A rota vertical foi desenhada da maneira que a gente pudesse percorrer e documentar minimamente um pouco de cada uma das cinco regiões políticas do País através de 32 cidades* entre os estados do Amapá, Pará, Maranhão, Tocantins, Goiás, Distrito Federal, Minas Gerais, São Paulo, Paraná, Santa Catarina e Rio Grande do Sul.
Para entendermos a geografia extra política, optamos por uma metodologia não específica, não definida nem definidora. Transcender o campo teórico se fazia necessário para um outro saber. Um jogo. Ser levado pelo acaso, um acaso a que procurávamos e não somente dos deixávamos ser atingidos. Dessa forma, a geografia do corpo a corpo se mostrou mais do que uma ferramenta útil na descamação dos enigmas e sim um posicionamento preciso aos embates contínuos dos percursos. Um correr risco. Um estar aberto para não decifrar e ser devorado.
Começamos o traçado no Oiapoque, a primeira cidade ao norte do País, e findamos no Chuí, A cidade situada no extremo sul brasileiro, tendo como pontos de fricções de fronteira a Guiana Francesa e Uruguai. A língua portuguesa ao norte permanece mais intacta que ao sul, no Chuí onde uma espécie de portunhol ecoa pela cidade dado ao transito livre de pessoas e mercadorias estabelecida pelo acordo do Mercosul. Ao Norte, como toda a historia vem apresentando sobre a região amazônica, a questão fica um pouco mais violenta. Ilhados por um rio, os amapaenses e brasileiros de vários lugares do país que migraram para aquela região na promessa do ouro e de uma vida melhor, não possuem o mesmo transito livre que a Guiana francesa. E a carne e o suor continuam a ser atrativos do país tropical abençoado por Deus e pelo HIV.

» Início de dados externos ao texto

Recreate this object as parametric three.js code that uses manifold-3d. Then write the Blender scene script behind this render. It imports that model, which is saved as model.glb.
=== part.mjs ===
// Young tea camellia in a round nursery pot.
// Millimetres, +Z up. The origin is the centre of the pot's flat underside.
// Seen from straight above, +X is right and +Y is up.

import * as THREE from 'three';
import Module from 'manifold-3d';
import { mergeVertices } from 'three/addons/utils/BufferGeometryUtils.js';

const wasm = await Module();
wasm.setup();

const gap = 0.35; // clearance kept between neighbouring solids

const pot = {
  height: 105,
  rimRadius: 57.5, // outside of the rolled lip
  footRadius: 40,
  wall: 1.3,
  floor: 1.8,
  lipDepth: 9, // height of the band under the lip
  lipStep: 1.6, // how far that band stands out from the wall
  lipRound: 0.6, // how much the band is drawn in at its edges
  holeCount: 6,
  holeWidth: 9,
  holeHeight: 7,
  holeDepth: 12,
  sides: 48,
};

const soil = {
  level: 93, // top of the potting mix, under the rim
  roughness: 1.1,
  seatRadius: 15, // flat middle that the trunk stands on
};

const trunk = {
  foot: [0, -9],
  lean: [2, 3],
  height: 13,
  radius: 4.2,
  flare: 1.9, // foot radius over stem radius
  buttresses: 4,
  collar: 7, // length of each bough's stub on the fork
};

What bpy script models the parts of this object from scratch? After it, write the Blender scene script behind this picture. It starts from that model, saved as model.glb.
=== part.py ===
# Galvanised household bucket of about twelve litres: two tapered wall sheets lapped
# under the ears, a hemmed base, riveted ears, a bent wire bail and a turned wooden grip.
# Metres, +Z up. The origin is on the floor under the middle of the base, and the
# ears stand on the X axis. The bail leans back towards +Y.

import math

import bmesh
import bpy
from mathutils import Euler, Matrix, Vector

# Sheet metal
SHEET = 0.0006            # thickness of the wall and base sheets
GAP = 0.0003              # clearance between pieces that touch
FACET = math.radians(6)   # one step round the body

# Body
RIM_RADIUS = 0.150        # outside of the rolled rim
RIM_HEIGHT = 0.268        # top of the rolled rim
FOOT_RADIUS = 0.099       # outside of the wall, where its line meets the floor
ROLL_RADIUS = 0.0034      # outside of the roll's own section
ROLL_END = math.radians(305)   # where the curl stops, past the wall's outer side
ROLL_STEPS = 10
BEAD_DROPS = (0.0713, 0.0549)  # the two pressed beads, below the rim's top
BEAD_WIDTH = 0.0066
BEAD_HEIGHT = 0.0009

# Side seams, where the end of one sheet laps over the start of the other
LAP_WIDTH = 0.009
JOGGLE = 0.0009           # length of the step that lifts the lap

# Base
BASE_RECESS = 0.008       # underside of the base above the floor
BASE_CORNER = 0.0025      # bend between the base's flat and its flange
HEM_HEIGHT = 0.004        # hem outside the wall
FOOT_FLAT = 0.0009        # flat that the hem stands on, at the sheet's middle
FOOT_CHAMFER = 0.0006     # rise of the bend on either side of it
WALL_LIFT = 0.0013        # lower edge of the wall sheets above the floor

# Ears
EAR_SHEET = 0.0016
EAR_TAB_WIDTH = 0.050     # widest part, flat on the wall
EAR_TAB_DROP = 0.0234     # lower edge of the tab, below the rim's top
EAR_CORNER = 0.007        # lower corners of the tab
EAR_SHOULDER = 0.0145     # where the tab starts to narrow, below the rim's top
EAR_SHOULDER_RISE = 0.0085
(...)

Todos os meios tecnológicos utilizados durante o projeto para a sua documentação se revelaram aquém da complexidade da grandeza a que ele ia se desvendando, como um filme que se vive dentro do filme, aquilo que no momento final não é exposto na tela. Toda documentação pode ser acompanhada no site http://lucianamagno.com/telefonesemfio/ onde um mapa interativo com demarcações das 32 cidades pode ser acessado, assim como em breve o documentário resultado final do projeto. No site se revela um não lugar, não lugares, os séculos parecem ter deixado o homem cansado de tantas informações. A vida brilha mais forte do que o cinema 3D. Talvez a única função do artista hoje seja inventar. Uma outra linguagem. Nesse tempo da invenção, a linguagem é inventada durante o percurso, em conjunto com os interlocutores do Brasil, ao vivo. O On line é um outro tempo.
E Porque o encontro com o outro é sempre delicado, sutil e enigmático, vai indicando caminhos a serem percorridos. A Trilha musical torna o tempo ameno. Entre chuvas, sóis e névoas o retrato vai se colorindo. Um outro índio, embates de produção de alimentos e uso da terra, invenções de crenças, desmatamentos, a utopia plantada no planalto central, a oficina do teatro do prazer. Ao sul outras experiências orgânicas, um projeto pós modernista, uma obra aberta. Sorrisos de Alice, cidades no Brasil tentando decifrar-se a si mesmas.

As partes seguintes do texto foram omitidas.